Teilzeitboom setzt sich fort

Vor allem teilzeitbeschäftigte Frauen wollen der Regierungsantwort zufolge ihre Wochenarbeitszeit aufstocken. Eine Million Frauen würden demnach 12,5 Stunden mehr pro Woche arbeiten. Insgesamt geben 1,4 Millionen Teilzeitkräfte an, am liebsten 13,9 Stunden pro Woche länger beschäftigt zu sein. Auf der anderen Seite würden eine Million Vollzeitbeschäftigte ihre Arbeitszeit gerne um 11,3 Stunden reduzieren. Allerdings bieten erst 44 Prozent der deutschen Unternehmen überhaupt Teilzeitjobs an, heißt es in einer repräsentativen Umfrage des Personaldienstleisters ManPowergroup.

Dennoch setzt sich der Teilzeitboom der Regierungsantwort zufolge fort: Ende 2017 waren demnach 9,1 Millionen Menschen teilzeitbeschäftigt, ein Jahr zuvor waren es noch 8,7 Millionen, Ende 2014 erst 7,9 Millionen.

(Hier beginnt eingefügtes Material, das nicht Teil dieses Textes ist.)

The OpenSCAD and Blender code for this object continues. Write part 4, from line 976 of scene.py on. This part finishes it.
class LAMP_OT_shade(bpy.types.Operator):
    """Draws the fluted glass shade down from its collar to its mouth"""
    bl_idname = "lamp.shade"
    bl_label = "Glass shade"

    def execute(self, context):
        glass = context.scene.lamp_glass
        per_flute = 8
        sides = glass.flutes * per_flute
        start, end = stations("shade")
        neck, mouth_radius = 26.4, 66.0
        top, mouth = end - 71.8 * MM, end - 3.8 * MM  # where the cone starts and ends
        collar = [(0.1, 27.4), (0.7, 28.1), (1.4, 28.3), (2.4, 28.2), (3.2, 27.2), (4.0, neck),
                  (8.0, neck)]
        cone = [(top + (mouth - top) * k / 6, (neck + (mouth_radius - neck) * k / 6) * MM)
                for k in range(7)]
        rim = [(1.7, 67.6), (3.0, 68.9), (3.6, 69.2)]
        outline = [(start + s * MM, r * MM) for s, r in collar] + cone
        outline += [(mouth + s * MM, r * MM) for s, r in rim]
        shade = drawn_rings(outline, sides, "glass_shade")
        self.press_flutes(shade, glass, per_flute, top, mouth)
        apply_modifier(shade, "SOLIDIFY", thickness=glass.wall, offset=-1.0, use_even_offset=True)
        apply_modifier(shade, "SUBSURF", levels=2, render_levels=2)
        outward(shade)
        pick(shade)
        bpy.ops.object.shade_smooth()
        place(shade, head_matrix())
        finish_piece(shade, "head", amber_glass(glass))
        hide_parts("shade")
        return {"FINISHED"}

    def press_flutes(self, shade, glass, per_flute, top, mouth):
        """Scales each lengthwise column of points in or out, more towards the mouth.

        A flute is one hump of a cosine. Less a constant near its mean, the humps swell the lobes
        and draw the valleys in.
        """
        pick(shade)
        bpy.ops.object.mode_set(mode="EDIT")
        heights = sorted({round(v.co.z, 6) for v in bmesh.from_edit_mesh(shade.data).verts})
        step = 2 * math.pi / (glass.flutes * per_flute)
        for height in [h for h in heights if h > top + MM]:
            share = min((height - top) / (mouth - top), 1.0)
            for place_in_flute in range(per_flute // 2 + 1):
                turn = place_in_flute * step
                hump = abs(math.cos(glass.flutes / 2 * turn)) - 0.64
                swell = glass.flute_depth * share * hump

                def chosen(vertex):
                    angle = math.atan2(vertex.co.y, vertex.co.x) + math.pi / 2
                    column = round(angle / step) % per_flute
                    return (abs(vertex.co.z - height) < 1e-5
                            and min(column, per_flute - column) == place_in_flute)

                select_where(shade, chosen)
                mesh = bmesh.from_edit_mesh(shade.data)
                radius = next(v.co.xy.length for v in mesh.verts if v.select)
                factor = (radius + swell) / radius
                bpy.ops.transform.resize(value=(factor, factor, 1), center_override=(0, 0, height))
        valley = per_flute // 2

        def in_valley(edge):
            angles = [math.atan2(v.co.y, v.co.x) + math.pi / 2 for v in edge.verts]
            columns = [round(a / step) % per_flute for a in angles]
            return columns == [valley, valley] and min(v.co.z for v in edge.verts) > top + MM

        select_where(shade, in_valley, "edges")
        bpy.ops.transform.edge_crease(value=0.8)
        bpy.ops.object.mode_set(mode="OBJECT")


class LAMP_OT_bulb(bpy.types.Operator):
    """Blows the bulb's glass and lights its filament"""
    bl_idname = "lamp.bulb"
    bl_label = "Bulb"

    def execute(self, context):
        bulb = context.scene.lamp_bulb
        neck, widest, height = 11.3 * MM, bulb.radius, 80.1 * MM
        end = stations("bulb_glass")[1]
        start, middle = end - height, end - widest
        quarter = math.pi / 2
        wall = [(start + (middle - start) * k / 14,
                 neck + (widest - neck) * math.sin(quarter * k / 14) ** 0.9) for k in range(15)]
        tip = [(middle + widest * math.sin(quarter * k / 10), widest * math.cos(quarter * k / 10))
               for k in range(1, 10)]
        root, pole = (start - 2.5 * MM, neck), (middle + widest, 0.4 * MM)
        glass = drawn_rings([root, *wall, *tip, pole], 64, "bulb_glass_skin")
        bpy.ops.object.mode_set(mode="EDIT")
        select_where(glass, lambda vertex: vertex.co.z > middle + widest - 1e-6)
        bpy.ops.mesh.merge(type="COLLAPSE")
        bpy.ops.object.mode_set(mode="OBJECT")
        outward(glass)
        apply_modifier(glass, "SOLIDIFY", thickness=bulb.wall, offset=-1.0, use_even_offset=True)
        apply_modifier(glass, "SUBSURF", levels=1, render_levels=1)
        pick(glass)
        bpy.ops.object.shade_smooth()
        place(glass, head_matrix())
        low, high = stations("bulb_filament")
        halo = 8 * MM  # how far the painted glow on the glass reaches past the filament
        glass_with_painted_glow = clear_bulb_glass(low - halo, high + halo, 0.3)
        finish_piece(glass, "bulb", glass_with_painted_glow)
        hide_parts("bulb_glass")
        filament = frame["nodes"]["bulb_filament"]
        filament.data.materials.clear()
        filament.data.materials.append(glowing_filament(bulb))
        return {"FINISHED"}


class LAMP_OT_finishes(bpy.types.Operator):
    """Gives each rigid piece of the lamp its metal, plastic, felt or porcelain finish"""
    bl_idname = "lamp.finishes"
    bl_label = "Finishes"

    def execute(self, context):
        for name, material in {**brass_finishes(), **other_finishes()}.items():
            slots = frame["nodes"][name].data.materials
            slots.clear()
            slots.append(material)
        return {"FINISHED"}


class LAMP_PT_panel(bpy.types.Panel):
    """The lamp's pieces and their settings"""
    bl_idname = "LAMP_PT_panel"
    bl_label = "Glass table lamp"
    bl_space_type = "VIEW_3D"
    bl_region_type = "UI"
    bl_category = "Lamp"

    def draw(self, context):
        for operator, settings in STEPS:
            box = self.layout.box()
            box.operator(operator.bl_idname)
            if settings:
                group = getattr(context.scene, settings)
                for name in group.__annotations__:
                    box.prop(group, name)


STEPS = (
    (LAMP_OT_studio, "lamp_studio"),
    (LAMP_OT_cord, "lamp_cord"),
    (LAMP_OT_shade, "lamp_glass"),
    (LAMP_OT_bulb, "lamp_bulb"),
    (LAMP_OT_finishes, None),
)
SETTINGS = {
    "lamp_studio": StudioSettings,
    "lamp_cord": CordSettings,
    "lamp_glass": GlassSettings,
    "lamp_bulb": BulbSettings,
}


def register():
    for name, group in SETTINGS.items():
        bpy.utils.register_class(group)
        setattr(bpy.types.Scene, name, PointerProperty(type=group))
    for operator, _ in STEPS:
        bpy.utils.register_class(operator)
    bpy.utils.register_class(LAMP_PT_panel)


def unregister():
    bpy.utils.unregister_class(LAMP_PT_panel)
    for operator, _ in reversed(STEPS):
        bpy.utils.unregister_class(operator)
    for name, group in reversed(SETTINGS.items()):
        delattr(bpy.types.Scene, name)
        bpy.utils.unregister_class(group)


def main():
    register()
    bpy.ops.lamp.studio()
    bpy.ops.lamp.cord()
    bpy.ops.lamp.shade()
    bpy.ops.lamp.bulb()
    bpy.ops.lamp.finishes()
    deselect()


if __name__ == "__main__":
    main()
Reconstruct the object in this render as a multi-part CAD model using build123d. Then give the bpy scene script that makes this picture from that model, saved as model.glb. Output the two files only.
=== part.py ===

Die Teilzeitquote hat sich in den vergangenen 20 Jahren auf heute 28,6 Prozent aller Beschäftigungsverhältnisse nahezu verdoppelt. 55 Prozent aller erwerbstätigen Frauen haben einen Teilzeitjob.

Wer lange nur Teilzeit arbeitet, hat im Alter einen geringeren Rentenanspruch. Vor allem vielen Frauen droht deshalb Altersarmut. Der Regierungsantwort zufolge „wäre aktuell rechnerisch ein monatlicher Bruttoverdienst von 2026 Euro erforderlich“, um eine Nettorente oberhalb des Grundsicherungsniveaus von derzeit 814 Euro für Alleinstehende zu erhalten. Ein so hohes Gehalt in einem Teilzeitjob ist selten.